Data Bias and Fairness
To develop robust and unbiased ML models, it is important to ensure that the training dataset is diverse and representative of the target population or the real-world scenarios the model will encounter. It is important to consider factors like demography, geographic locations, cultural backgrounds, and diverse perspectives. Proactively addressing underrepresented groups or potential biases helps in creating fair and inclusive AI models.
Continuous Iteration and Improvement
The process of collecting and preparing training data is not a one-time task. It requires continuous iteration and improvement. Feedback from AI model performance, user interactions, and real-world deployment should inform the refinement of training data.

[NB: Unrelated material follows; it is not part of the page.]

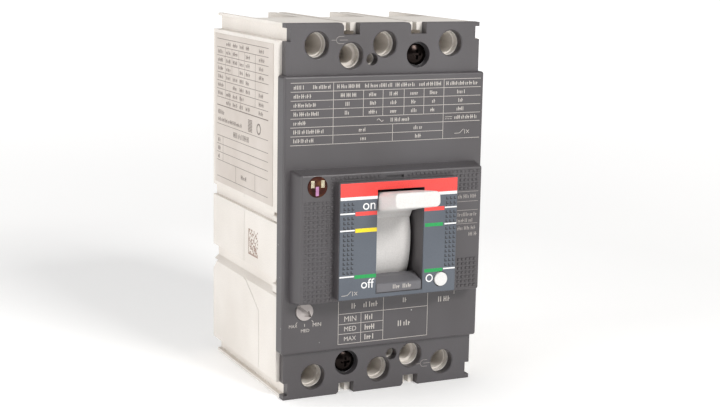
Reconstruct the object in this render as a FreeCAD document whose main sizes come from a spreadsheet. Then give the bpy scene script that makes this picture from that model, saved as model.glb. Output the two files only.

Updating and expanding the dataset over time helps the AI model stay relevant and adapt to changing conditions.
In recent years, there has been a growing shift from the traditional model-centric approach to improving ML performance to a more data-centric approach. The data centric approach to AI places importance on iteratively improving the data quality. This is a better approach to improving the Machine Learning model than trying to improve upon the algorithm, which in many cases, is already State of the art. You can learn more about Data Centric AI here
Conclusion
Collecting and preparing high-quality training data is crucial for the success of ML models. By defining clear objectives, determining relevant data sources, ensuring data diversity and representation, cleaning and preprocessing data, and addressing privacy and ethical considerations, developers can create effective and unbiased AI systems. Continuous iteration and improvement further enhance the model's performance. By following these strategies, AI can be empowered with training data that drives accurate predictions, robust decision-making, and positive impacts on society.